Sometimes it’s just that: a pile-up of irritants. Sometimes they colour the relationship, as Ottawa feels Washington neglects Canada, and the United States feels beset by a laundry list of little things. “Here come the Canadians with their condominium issues,” Condoleezza Rice, then president George W. Bush’s national security adviser, reportedly said once. At least now, Stephen Harper’s government can say it has worked with Washington on big global security issues – except it probably feels some resentment the effort did not pay benefits closer to home.

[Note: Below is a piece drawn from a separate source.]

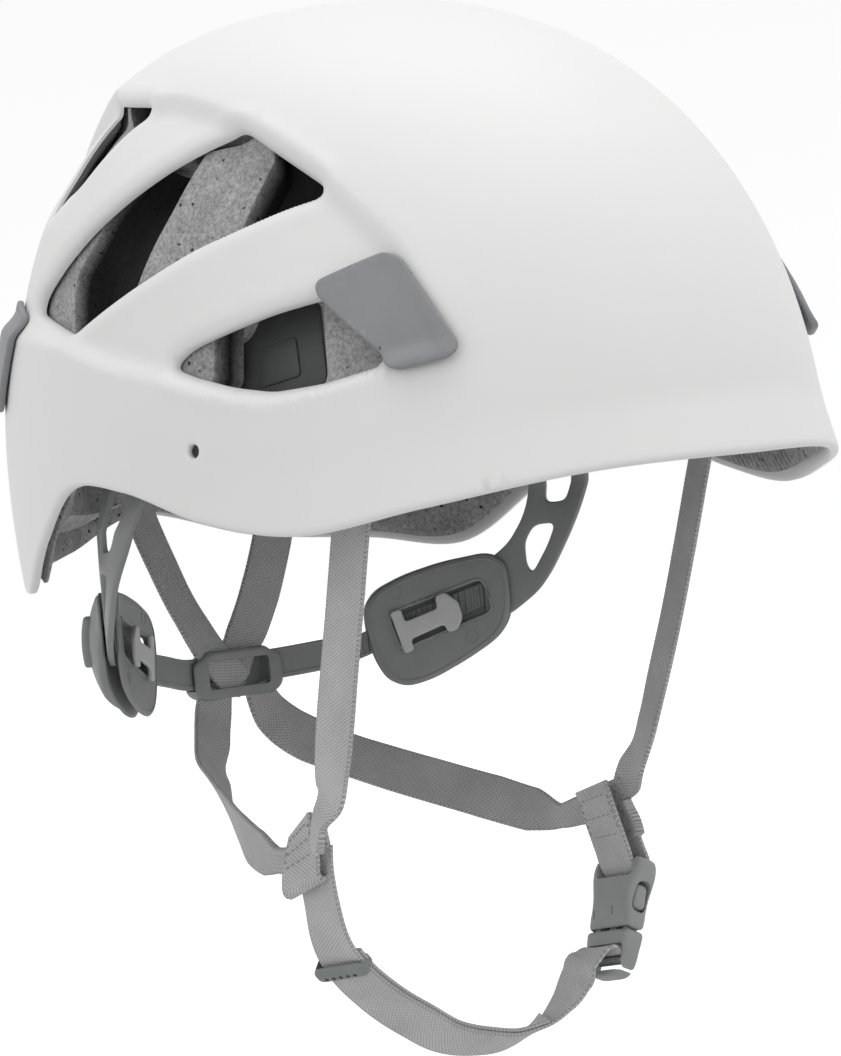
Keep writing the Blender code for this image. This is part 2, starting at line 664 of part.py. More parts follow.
# adjuster pads with their windows, and the sliding locks
PAD_OUT = [(86, -23.5), (71.5, -25.3), (59.5, -28.2), (50, -32.2), (46, -37), (46, -45), (48, -54), (51.5, -60.6), (57, -63),
           (65.5, -61.4), (77.5, -56), (86.5, -51), (91, -45.5), (92.6, -38), (92, -27)]
PAD_WIN = [(53.5, -40.2), (83.5, -31.8), (86, -41.6), (56.5, -50.6)]
ARM_OUT = [(95.2, -40.6), (101.4, -37), (106, -31.6), (110.4, -25), (115, -17.8), (118.8, -11.4), (122.6, -4), (126, 6), (127, 16),
           (124, 26.5), (117, 28.5), (108, 27), (103.5, 20), (102.2, 10), (102.0, 0), (100.6, -8), (98.2, -14), (94.6, -20), (94.6, -30)]
ARM_WINDOWS = [[(107.6, 12), (118, 11), (119, 4), (117, -2.5), (113.6, -9.6), (106.2, -9.8), (107.3, -3)],
               [(101.6, -16.4), (109.2, -16.2), (106, -22.6), (99.8, -31.5), (98.2, -28.5), (98.2, -21.4)]]
PIVOT_U = 113.5
LOCK = [(53.4, -39.2), (57.0, -38.4), (58.0, -42.6), (68.6, -39.4), (68.2, -35.6), (71.4, -34.6), (75.6, -38), (76.6, -43),
        (74.6, -46.6), (71.4, -47.2), (70.4, -44.6), (59.4, -48.2), (60.2, -51.6), (57.0, -52.6)]
for side, sx in (("right", -1), ("left", 1)):
    org = (0, PIVOT[0], PIVOT[1])
    pad_org = tuple(cradle_point(70.0, -42.0, 0.0, sx)[0])
    inner = cradle_plate("adjuster_pad_" + side, rounded(PAD_OUT, 2, 1), [rounded(PAD_WIN, 1.5, 1)], -PAD_THICK / 2 - 0.7,
                         -BAND_THICK / 2 - 0.9, sx, NYLON, pad_org)
    outer = cradle_plate("pad_cover_" + side, rounded(PAD_OUT, 2, 1), [], BAND_THICK / 2 + 0.9, PAD_THICK / 2 + 1.0, sx, NYLON, pad_org)
    lock = cradle_plate("lock_slider_" + side, rounded(LOCK, 0.6, 1), [], -PAD_THICK / 2 - 2.7, -PAD_THICK / 2 - 1.3, sx, LOCKG, pad_org)
    arm = cradle_plate("rear_arm_" + side, rounded(ARM_OUT, 2.5, 1), [rounded(w, 1.6, 1) for w in ARM_WINDOWS],
                       -ARM_THICK / 2, ARM_THICK / 2, sx, NYLON, org, 13.0)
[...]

Start with COOL, the country-of-origin-labelling regulation in the United States that requires meat from other countries, including Canada, to be packed separately from U.S. products. Canadian producers say it has meant $1-billion in lost business. And World Trade Organization panels have repeatedly found that the U.S. regulations violate trade rules.

So Canada is threatening to retaliate against U.S. products once a U.S. appeal is completed this spring. U.S. industry is pushing Washington, and politicians there worry backing off could hurt their re-election campaigns. But if the U.S. government doesn’t back away, Mr. Harper will be in a similar position. In an election year, can he afford to do less than go to the wall for beef and pork farmers?

Then there’s softwood lumber. The Canada-U.S. deal that has since 2006 given Canadian producers assured, but limited, access to the U.S. market runs out in October. It’s not clear the United States will renew it.

Toronto trade lawyer Lawrence Herman figures if that happens, the U.S. industry will immediately file trade petitions against Canadian producers – even the destabilizing effect of a losing trade suit might reduce Canadian market share enough to make it worthwhile.